Here's a permission-based opener, annotated for tone:
"Hey Sarah, it's Mike from Acme." ↓ (Downward inflection - statement, not question. Relaxed pace.) [one-beat pause] "I know I'm catching you out of the blue --" (Slightly softer, empathetic) "do you have a quick minute?" (Curious, slight upward inflection - the ONE place rising pitch works)
The single highest-impact fix you'll make this quarter: replace upward inflection on your name and company with downward inflection. "Hi, this is Mike from Acme?" sounds like you're asking permission to exist. "Hey Sarah, it's Mike from Acme." sounds like a peer.
One of the fastest ways to kill a cold call is sounding like a telemarketer - and upward inflection on statements is a big reason why.

You just learned how to nail the first 7 seconds. But 87% of cold calls go to voicemail because reps are dialing switchboards. Prospeo gives you 125M+ verified mobile numbers with a 30% pickup rate - so your perfected tonality actually reaches a human.
Stop practicing your opener on voicemail greetings.
The 15-Minute Daily Drill
Look, practicing on live prospects burns leads and brand equity. Five-minute warm-ups aren't enough either - you need at least 15 minutes to build real muscle memory. Run this before your first dial block:

Minutes 0-3: Vocal Warm-Up Do 4-7-8 breathing - inhale 4 seconds, hold 7, exhale 8 - to steady your voice. Then run two tongue twisters at speed and say your opener in three tones: confident, curious, peer-to-peer. Try the whisper technique: deliver your entire opener in a whisper, which forces precise articulation and breath control that carries over when you return to full volume.
Minutes 3-7: Script Speed Runs Read your script at 2x speed, then half speed, then normal. This builds pace control faster than anything else. Then deliver the same script with four emotions: excited, empathetic, urgent, casual. Repetition like this is how you make deliberate technique feel automatic.
Minutes 7-12: Objection Rapid-Fire Have a partner or AI roleplay tool throw random objections.

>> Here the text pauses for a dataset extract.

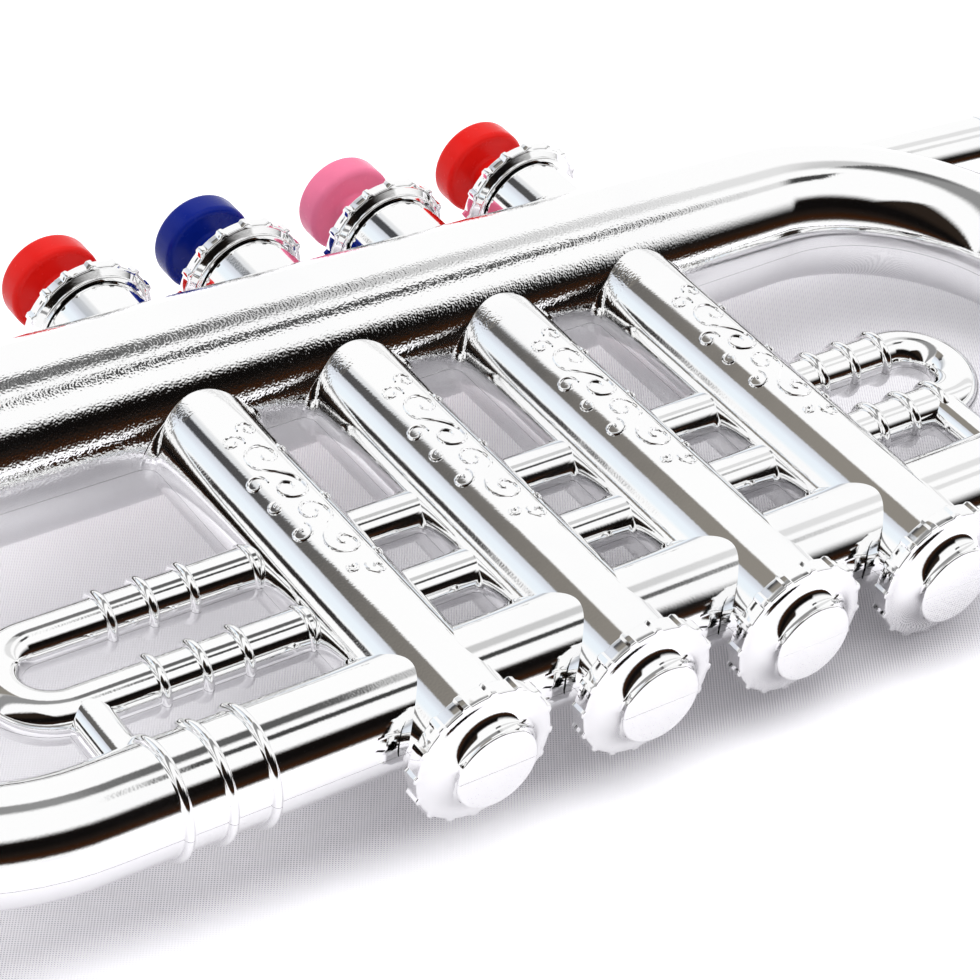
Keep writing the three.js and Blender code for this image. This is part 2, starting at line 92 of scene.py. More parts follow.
bell_end_bore, first_valve_bore, last_valve_bore, top_end_bore = 12.8, 12.5, 10.9, 10.4
casing_bore = 7
ledge_bore, ledge_top, ledge_bottom = 6, -56.3, -57.5
bulkheads = {"top": (58.5, 60.9), "low": (-60.9, -58.5)}
end_ring_height, end_ring_width, end_ring_gap = 0.4, 0.9, 0.3
corner_fillet, bar_fillet = 2.0, 1.0
web_share = 0.7
web_root, least_web = 1.5, 0.05
half_gap = 0.025
half_block = (400, 400, 40)
overrun = 1
round_sides = 120
bar_sides = 72
bore_sides = 64
bend_steps = 40
bead_steps = 8
web_levels, web_steps = 12, 8
sharp_angle = math.radians(32)
round_facing = 0.9


def middle_of(node):
    low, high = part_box(node)
    return (low + high) / 2


drawing_origin = Vector(((middle_of("key_2").x + middle_of("key_3").x) / 2, middle_of("bell").y, 0))
in_place = Matrix.Translation(drawing_origin) @ Matrix.Scale(millimetre, 4)
centre_lines = {}
plain = -1


def centre_line(nearest):
    """Keeps a function that gives the nearest place on a round form's centre line. Returns its number."""
    centre_lines[len(centre_lines) + 1] = nearest
    return len(centre_lines)


def blank():
    bm = bmesh.new()
    bm.faces.layers.int.new("form")
    return bm


def mark(bm, number):
    """Gives this number to the faces that have none yet. Faces on no round form are plain."""
    layer = bm.faces.layers.int["form"]
    for face in bm.faces:
        if face[layer] == 0:
            face[layer] = number


def ring_place(centre, direction, radius):
    """The matrix that lays a flat unit circle square to a direction in the drawing's plane."""
    along = Vector(direction).normalized()
    up = Vector((0, 0, 1))
    side = up.cross(along)
    turn = Matrix((side, up, along)).transposed().to_4x4()
    return Matrix.Translation(centre) @ turn @ Matrix.Scale(radius, 4)


def tube(bm, stations, sides, number):
    """A closed round tube through (centre, direction, radius) stations."""
    made = bmesh.ops.create_circle(bm, cap_ends=True, segments=sides, radius=1)
    ring = made["verts"]
    end_face = ring[0].link_faces[0]
    place = Matrix.Identity(4)
    for i, station in enumerate(stations):
        if i:
            drawn = bmesh.ops.extrude_face_region(bm, geom=[end_face])["geom"]
            ring = [part for part in drawn if isinstance(part, bmesh.types.BMVert)]
            if i > 1:
                bmesh.ops.delete(bm, geom=[end_face], context="FACES_ONLY")
            end_face = next(part for part in drawn if isinstance(part, bmesh.types.BMFace))
        new_place = ring_place(*station)
        bmesh.ops.transform(bm, matrix=new_place @ place.inverted(), verts=ring)
        place = new_place
    mark(bm, number)


def along_x(height):
    return centre_line(lambda place: Vector((place.x, height, 0)))


def along_y(x):
    return centre_line(lambda place: Vector((x, place.y, 0)))


def across(bm, stations, height, sides, number=None):
    """A straight tube along X through (x, radius) stations."""
    rings = [(Vector((x, height, 0)), (1, 0, 0), radius) for x, radius in stations]
    tube(bm, rings, sides, along_x(height) if number is None else number)


def upright(bm, x, low, high, radius, sides, number=None):
    rings = [(Vector((x, y, 0)), (0, 1, 0), radius) for y in (low, high)]
    tube(bm, rings, sides, along_y(x) if number is None else number)


def half_turn(centre, reach, start_angle, radii, steps):
    """Stations of a bend that turns clockwise through half a circle, seen from above."""
    stations = []
    for i in range(steps + 1):
        angle = start_angle - math.pi * i / steps
        out = Vector((math.cos(angle), math.sin(angle), 0))
        direction = (math.sin(angle), -math.cos(angle), 0)
        stations.append((centre + reach * out, direction, radii[0] + (radii[1] - radii[0]) * i / steps))
    return stations


def on_bend(centre, reach, place):
    out = Vector((place.x - centre.x, place.y - centre.y, 0)).normalized()
    return centre + reach * out


def object_from(bm, name):
    bmesh.ops.recalc_face_normals(bm, faces=bm.faces)
    mesh = bpy.data.meshes.new(name)
    bm.to_mesh(mesh)
    bm.free()
    made = bpy.data.objects.new(name, mesh)
    bpy.context.scene.collection.objects.link(made)
    return made


def combined(base, changes):
    """The mesh of a base object after joins and cuts with other closed objects, which are then removed."""
    for operation, other in changes:
        change = base.modifiers.new(operation.lower(), "BOOLEAN")
        change.operation = operation
        change.object = other
        change.solver = "MANIFOLD"
    mesh = bpy.data.meshes.new_from_object(base.evaluated_get(bpy.context.evaluated_depsgraph_get()))
    for helper in [base] + [other for _, other in changes]:
        bpy.data.objects.remove(helper)
    return mesh


right_centre = Vector((right_bend, -bend_radius, 0))
left_centre = Vector((left_bend, -bend_radius, 0))


def main_line(place):
    if place.x > right_bend:
        return on_bend(right_centre, bend_radius, place)
    return Vector((place.x, 0 if place.y > -bend_radius else -loop_height, 0))


def left_line(place):
    if place.x < left_bend:
        return on_bend(left_centre, bend_radius, place)
    return Vector((place.x, -loop_height, 0))


def pipe_place(distance):
    return pipe_start + distance * Vector((math.cos(pipe_tilt), math.sin(pipe_tilt), 0))


def pipe_line(place):
    along = pipe_place(1) - pipe_start
    return pipe_start + along * (place - pipe_start).dot(along)


def top_tube_radius(x):
    share = (x - first_valve) / (last_valve - first_valve)
    return top_radii["first"] + (top_radii["last"] - top_radii["first"]) * share


def main_tube():
    """The top tube, the right bend and the low tube up to the first casing."""
    stations = [
        (Vector((bell_joint, 0, 0)), (1, 0, 0), top_radii["bell"]),
        (Vector((left_bend, 0, 0)), (1, 0, 0), top_radii["bell"]),
        (Vector((first_valve, 0, 0)), (1, 0, 0), top_radii["first"]),
        (Vector((last_valve, 0, 0)), (1, 0, 0), top_radii["last"]),
    ]
    radii = (top_radii["bend"], low_radius)
    stations += half_turn(right_centre, bend_radius, math.pi / 2, radii, bend_steps)
    stations.append((Vector((first_valve, -loop_height, 0)), (-1, 0, 0), low_radius))
    return stations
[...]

You have 3 seconds to respond. This trains your voice to stay controlled under pressure instead of going defensive and high-pitched. In our experience, reps who do this drill for two weeks straight stop flinching at "not interested" entirely.
Minutes 12-15: Review Listen to one recorded call from yesterday using your dialer's recording feature, Gong, or even your phone's voice memo app. Pick ONE PAVP lever to focus on today. Not four. One.
The mirror method sounds silly until you try it: watch your face while you dial. If you're frowning, your voice sounds flat. A slight smile physically changes your vocal tone - it's physiology, not positive thinking.
Three Mistakes That Kill Your Tone
Going monotone after call 20. This is worse than bad scripts, worse than weak value props. Energy drops as the day wears on. Stand up, walk around, do 10 jumping jacks between calls. Your body drives your voice.

Upward inflection on statements. "We help companies reduce churn?" That question mark is an instant telemarketer signal. Record yourself for 30 minutes and you'll be horrified how often it happens. I've seen this single fix move more reps off the bottom of the leaderboard than any other coaching intervention. Getting your tone right on statements - not questions - is the foundation everything else builds on.
Filler words. "Um," "like," "so basically" - they signal uncertainty. The prospect hears someone who doesn't believe what they're saying. Embrace the pause instead. Silence where a filler word would go sounds 10x more confident.
Let's be honest: if your deal sizes are under $50k and you're spending money on AI call coaching software before you've done this 15-minute drill daily for 30 days, you're solving the wrong problem. The drill is free. The fundamentals come first. Skip the fancy tools until you've earned the right to optimize.
But Tonality Only Works If Someone Picks Up
Here's the thing nobody talks about in tonality training - none of it matters if you're dialing bad numbers and hitting voicemail 90% of the time. You can't practice tone on a recording prompt. Prospeo's 125M+ verified mobile numbers hit a 30% pickup rate, which means more live conversations per hour and faster reps through the learning curve.
If you want the full system around scripts, benchmarks, and KPIs, start with our B2B cold calling guide.

The math from this article: top reps book 18 meetings a month on 200 dials. But that assumes you're dialing the right people at the right numbers. Prospeo's 125M+ verified direct dials and 98% accurate emails mean every dial block counts - no gatekeepers, no dead numbers, no wasted reps.
Turn your 15-minute drill into 18 meetings a month.
FAQ
Does tonality matter more than the script?
When your words and voice conflict, prospects trust your tone. Mehrabian's research confirms this for emotional signals like sincerity - exactly what cold calls test. A mediocre script delivered with confident, peer-level tonality outperforms a perfect script read in a monotone or nervous voice every time.
How long does it take to improve cold call tonality?
Most reps see measurable improvement in 2-3 weeks of daily 15-minute drills. Focus on one PAVP lever at a time - typically downward inflection first, then pace control. Reps who record and review one call per day accelerate fastest, often doubling their meeting-set rate within 30 days.
What's the best tone for a cold call opener?
Use a relaxed, peer-to-peer tone with downward inflection on your name and company. Speak at moderate pace with a slight smile. Save upward inflection for one moment only - the permission question ("do you have a quick minute?"). This pattern signals confidence without aggression.
How do I get more live conversations to practice on?
Verified mobile numbers are the bottleneck for most teams. More pickups mean more reps per dial session and faster tonality improvement through real-world practice. If your current data provider's connect rates are below 15%, that's a data problem, not a skills problem.